IV. The Cotta.—This is a surplice, considerably modified, which has the advantage of being cheap, and is accordingly worn as a substitute for the longer surplice in poor parishes. It is a sleeveless vestment, of crochet work or crimped linen, which reaches to the middle of the back. It has not an effective appearance.

V. The Almuce,[76] which is also variously styled the Amys, or Amess,[77] was a hood lined with fur, and, like the cassock, designed to protect the priest from cold. In winter-time the churches—never very warm—would have been uninhabitable before the invention of heating stoves, had it not been for comforting articles of apparel such as these.

It was shaped so that it could lie over the shoulders as a tippet, or be drawn over the head as a hood, and it must have been very necessary during the protracted services of the middle ages. The vestment was almost always of black cloth, as was the cassock; and the fur with which it was lined varied in quality and colour with the degree of the wearer. Doctors of divinity and canons wore an almuce lined with gray fur, the former being further distinguished from the latter by the scarlet colour of the outside cloth; all others wore ordinary dark brown fur. A singular embellishment of this vestment consisted in the addition of the tails of the animals from which the fur lining was taken sewn round the border of the vestment.

At about the year 1300 the almuce, as a hood, was superseded by a cap, which will be described in its proper place. It was therefore thrown back, and suffered to fall behind, somewhat after the fashion of the hood worn in our modern universities. In order to prevent it from slipping off when in this position, it was sewn in front, so that an aperture was made through which the head of the wearer had to be passed. During the fourteenth century it gradually almost entirely lost its hood shape, and became more and more like a tippet, the only relic of its original form being the two long tails which hung in front somewhat like the ends of a stole, and which were doubtless the remains of the strings with which the original hood was fastened. The row of 'cattes tayles' (as the Elizabethan reformers called them) was also retained.

When the almuce was in position on the head, the fur was inside, the cloth outside. Obviously, when the vestment was thrown back over the shoulder, the fur would be outside, the cloth inside. This is a perfectly natural and intelligible transformation. Mrs Dolby, in noticing it, speaks of it in a most misleading manner. After describing the various changes which it underwent from hood to tippet, she says, 'By this time, too, what was originally the outside of the garment had become the lining, and the fur the only material rendered visible,' as though some ecclesiastical ordinance or the freak of some clerical tailor had brought about this transformation. And Dr Rock says: 'Not the least remarkable thing in these changes of the "furred amys" [as he calls it] is, that it became, as it were, turned inside out.' The remarkable thing would have been if anything else had happened.

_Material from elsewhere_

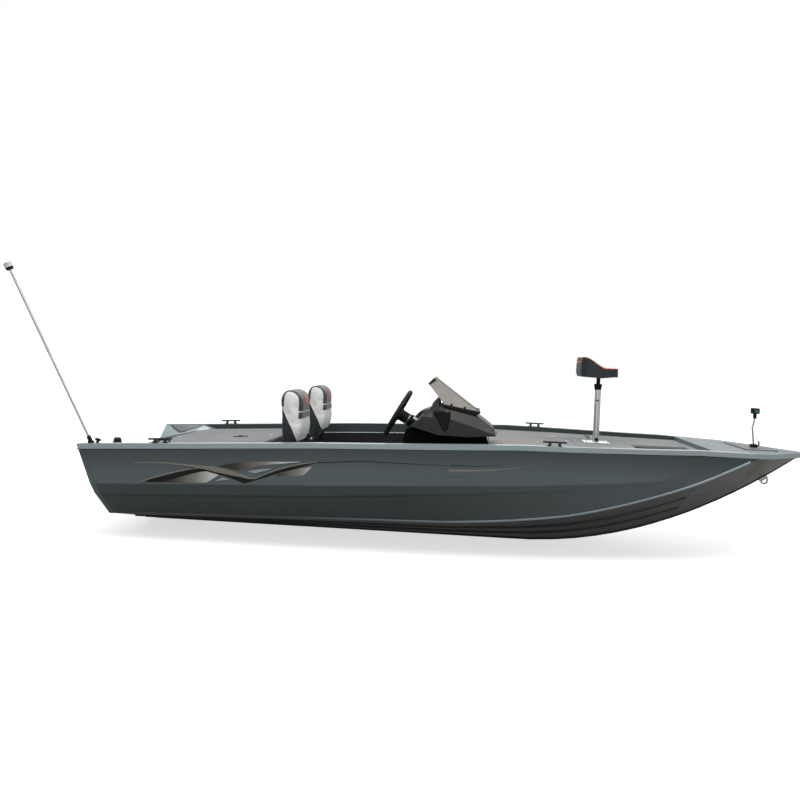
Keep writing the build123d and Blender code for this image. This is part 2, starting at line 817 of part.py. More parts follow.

At Wells Cathedral is the monument of Dean Huse (ob. 1305, but the tomb is a century and half later), on which are sculptured, besides the principal effigy, a series of small figures of canons holding books. The almuces of these figures show a unique peculiarity: the tails are fastened together on the breast by a cord which passes through them and hangs down with tasselled ends.

Mr St John Hope, in a paper in 'Archaeologia,' vol. liv, p. 81, has traced the history of the appearance of the almuce during the thirteenth and fourteenth centuries by reference to sculptured effigies and brasses in England. From this paper I extract the following illustrative examples:

1. An effigy in Hereford Cathedral, circa 1311, shows the almuce 'like a short cape down to the elbows, with long and broad pendants in front, and turned back round the neck like a loose, high-standing collar. The chief point to notice, however, is that the vestment is quite open in front and not joined on the breast, showing that it was put on like a woman's shawl.'

2. Another effigy in the same cathedral, circa 1320, shows a similar arrangement with the addition of a large morse to fasten the almuce.